Preface – this post is a little “train of thought” and mostly rambling, so please bear with me…
So, like everywhere we go, we cause a bit of a scene. Now, when there are two of us, we use the double strollers, so it’s a bit less obvious, but still. Two double strollers carting three children similarly sized, and a 4 year old running in circles around us? A bit of an eye-catcher. We had an interesting time in elevators (No, there is no room for you, family of 7 international tourists, we can barely squeeze in as it is!). We had a lot of fun going up and down the hills. We did fail to get a good picture of that, but the first day there we went up one hill where I believe if we had taken a horizontal picture it would have been greater than a 60 degree angle. Craziness.
But I digress.
In the course of the weekend, we got the normal comments. The “Boy, you have your hands full!” <— most obnoxious comment ever, especially when you have a parrot of a 4 year old who now, whenever he doesn’t want to help, claims, “but mom, my hands are full!”… “Wow, were they natural??” — No. They are made of inorganic material. Yes, I get what you are asking, but really, is it appropriate to ask that of a good friend, much less a complete stranger??…. “Better you than me!” — Yes, I completely agree.

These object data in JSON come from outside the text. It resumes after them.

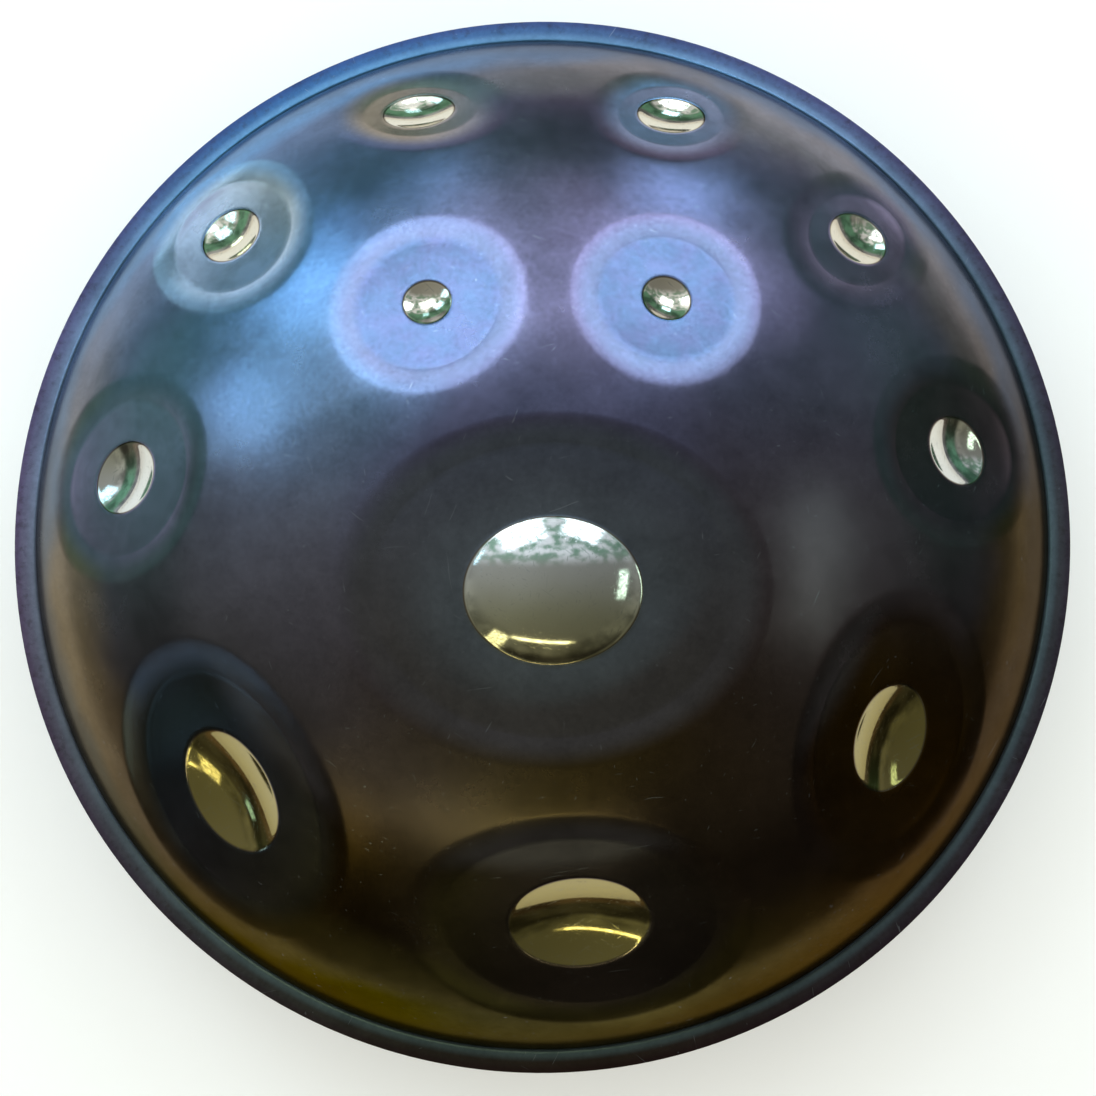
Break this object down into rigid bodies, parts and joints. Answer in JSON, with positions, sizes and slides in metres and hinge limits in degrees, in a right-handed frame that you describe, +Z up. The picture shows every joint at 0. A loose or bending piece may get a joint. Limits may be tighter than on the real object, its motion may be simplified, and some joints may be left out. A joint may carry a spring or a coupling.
{
  "type": "handpan",
  "caption": "Lens-shaped steel hand drum with hammered elliptical tone fields around a raised centre note, and a round sound port underneath.",
  "frame": {"origin": "centre of the flat ring around the sound port, which the instrument rests on", "axes": "+Z up through the playing side, +Y away from the player, +X to the player's right"},
  "size_m": [0.53, 0.53, 0.2019],
  "materials": {
    "nitrided_steel_top": "satin nitrided steel with blue, purple and brown temper colours and polished dimples",
    "nitrided_steel_bottom": "satin nitrided steel, dark blue grey",
    "rim_adhesive": "cured black epoxy"
  },
  "bodies": {
    "root": {"top_shell": "nitrided_steel_top", "bottom_shell": "nitrided_steel_bottom", "rim_bond": "rim_adhesive"}
  },
  "joints": []
}
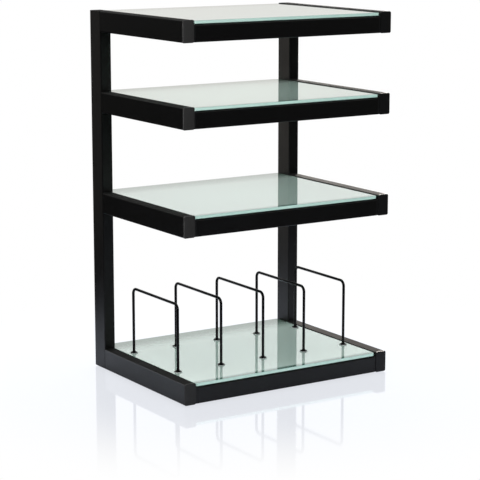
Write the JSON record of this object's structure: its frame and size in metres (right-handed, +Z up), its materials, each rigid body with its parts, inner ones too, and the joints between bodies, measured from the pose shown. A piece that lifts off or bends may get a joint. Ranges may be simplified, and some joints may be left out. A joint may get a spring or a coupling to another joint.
{
  "type": "audio equipment rack",
  "caption": "Open steel rack with cantilevered side arms, loose glass shelves and wire dividers for records on the bottom shelf.",
  "frame": {"origin": "on the floor under the middle of the rack", "axes": "+X to the right of someone facing the front, +Y to the rear, +Z up"},
  "size_m": [0.6014, 0.455, 0.9208],
  "materials": {
    "satin_black_steel": "satin black powder coat",
    "moulded_plastic": "fine-grained moulded dark grey",
    "satin_glass": "polished top and edges, satin underside, pale green",
    "coated_wire": "semi-gloss black coating"
  },
  "bodies": {
    "frame": {"left_post": "satin_black_steel", "left_post_foot": "moulded_plastic", "left_rear_glide": "moulded_plastic", "left_front_glide": "moulded_plastic", "left_top_arm": "satin_black_steel", "left_top_arm_cap": "moulded_plastic", "left_upper_arm": "satin_black_steel", "left_upper_arm_cap": "moulded_plastic", "left_middle_arm": "satin_black_steel", "left_middle_arm_cap": "moulded_plastic", "left_bottom_arm": "satin_black_steel", "left_bottom_arm_cap": "moulded_plastic", "right_post": "satin_black_steel", "right_post_foot": "moulded_plastic", "right_rear_glide": "moulded_plastic", "right_front_glide": "moulded_plastic", "right_top_arm": "satin_black_steel", "right_top_arm_cap": "moulded_plastic", "right_upper_arm": "satin_black_steel", "right_upper_arm_cap": "moulded_plastic", "right_middle_arm": "satin_black_steel", "right_middle_arm_cap": "moulded_plastic", "right_bottom_arm": "satin_black_steel", "right_bottom_arm_cap": "moulded_plastic", "front_top_rail": "satin_black_steel", "front_top_rail_left_plug": "moulded_plastic", "front_top_rail_right_plug": "moulded_plastic", "front_upper_rail": "satin_black_steel", "front_upper_rail_left_plug": "moulded_plastic", "front_upper_rail_right_plug": "moulded_plastic", "front_middle_rail": "satin_black_steel", "front_middle_rail_left_plug": "moulded_plastic", "front_middle_rail_right_plug": "moulded_plastic", "front_bottom_rail": "satin_black_steel", "front_bottom_rail_left_plug": "moulded_plastic", "front_bottom_rail_right_plug": "moulded_plastic", "rear_top_rail": "satin_black_steel", "rear_top_rail_left_plug": "moulded_plastic", "rear_top_rail_right_plug": "moulded_plastic", "rear_upper_rail": "satin_black_steel", "rear_upper_rail_left_plug": "moulded_plastic", "rear_upper_rail_right_plug": "moulded_plastic", "rear_middle_rail": "satin_black_steel", "rear_middle_rail_left_plug": "moulded_plastic", "rear_middle_rail_right_plug": "moulded_plastic", "rear_bottom_rail": "satin_black_steel", "rear_bottom_rail_left_plug": "moulded_plastic", "rear_bottom_rail_right_plug": "moulded_plastic"},
    "top_shelf": {"top_glass_shelf": "satin_glass"},
    "upper_shelf": {"upper_glass_shelf": "satin_glass"},
    "middle_shelf": {"middle_glass_shelf": "satin_glass"},
    "bottom_shelf": {"bottom_glass_shelf": "satin_glass", "record_divider_1": "coated_wire", "record_divider_2": "coated_wire", "record_divider_3": "coated_wire", "record_divider_4": "coated_wire", "record_divider_5": "coated_wire"}
  },
  "joints": [
    {"name": "top_shelf_lift", "type": "slide", "parent": "frame", "child": "top_shelf", "axis": [0, 0, 1], "range_m": [0, 0.1]},
    {"name": "upper_shelf_lift", "type": "slide", "parent": "frame", "child": "upper_shelf", "axis": [0, 0, 1], "range_m": [0, 0.149]},
    {"name": "middle_shelf_lift", "type": "slide", "parent": "frame", "child": "middle_shelf", "axis": [0, 0, 1], "range_m": [0, 0.203]},
    {"name": "bottom_shelf_lift", "type": "slide", "parent": "frame", "child": "bottom_shelf", "axis": [0, 0, 1], "range_m": [0, 0.224]}
  ]
}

But anyways, so we were at Hard Rock Cafe there by Pier 39 getting a few souvenirs (thankfully not one of which included a shirt!) and the gentleman who worked there started asking the normal questions.
“Are they… triplets?” “Two girls and one boy?” “Wow, was that a surprise?” etc etc. In the midst of this, I’m trying to keep Aiden from knocking over display stands and figure out what souvenirs we want for the babies, and getting a bit annoyed. I remember thinking, “JUST CHECK US OUT ALREADY!!!”
So at some point I walked away with Aiden to get these cute little things for the babies (of which we then had to go back and get an additional one for Aiden later… because AFTER we had left the store he decided he wanted one too), and Steven was talking with the guy who worked there. We’ll call him J. I guess J started asking less normal questions (How many weeks were they? Are they healthy now? And other questions normally only asked by other multiples families, or those with preemies themselves, or medical backgrounds). So when he finally asked the question of “Were they… natural?” Steven answered honestly. Normally we avoid it because explaining the IUI process is much more complicated than just saying “IVF” or “We used medicine.” Most people have never heard of it unless they’ve been there themselves. And again, is it really appropriate to get that intimate with a total stranger in the first place??
So he told him that we did IUI and paused, waiting for the “Uh, what’s that??” or the “Oh, is that the petri-dish thing?” (Yes, I have been asked that question in the past).
And J. told us that he was asking because they, too, had tried for years. And they, too, had been pregnant with triplets. And they, too, were going to have two girls and a boy. Only they didn’t get to be the proud parents of multiples. They don’t get to have a blog where they go online and complain about all the insensitive or naiive or plainly rude people in the world. They got to 12 weeks and were told “You’re in the clear!” They got to 18 weeks and had an ultrasound where the babies all looked fine. They found out the genders. Thought about names. How to organize the baby room. What to do if she ended up on bedrest. All the normal things that parents of triplets start to worry/wonder about. And then they lost them at around 6 months pregnant. Too early to save them and deliver preemies. Too late to not have bonded yet. I did everything in my power not to cry in the middle of the store. I’ll admit – I started bawling when we left. I hugged that man at least 3 times, but I might have lost count. That was a year ago.
So the point of this, is that the rest of the trip when we would get the looks or the questions, I definitely managed them better than I had earlier in the day. And the next time that someone said, “Better you than me,” I agreed with him more than I ever had before. And when someone was heard saying, “Wow, I cannot imagine…” all I could think of is that I cannot imagine what it would be to be J and wonder “what if.”
So I guess the point of this post is this: Hug your children tight. When someone asks questions, they may have a story behind it that they want to share, but don’t know how. And maybe say an extra prayer tonight for all those struggling with infertility and loss. I would take infertility for a million years over dealing with loss like that. And J., I doubt you’re reading this, but if you are… know that I meant every word that day. I will pray for you and your wife every night for the rest of our lives. For peace. For healing. For children. That some day you will be reunited with those three little angels in heaven. And hopefully you will have more children to give you happiness here on earth.
hi niki, my oldest son and his wife can’t have children and have gone thru DHR to try and get children. it has been a long torturous road to say the least. they have had one baby in their home they just knew they would be able to keep only to be placed with family after 18 months. they finally have 2 little girls they are planning one adopting in July. all these families without children that want a baby so bad really do need our pray. thanks for the reminder to every one!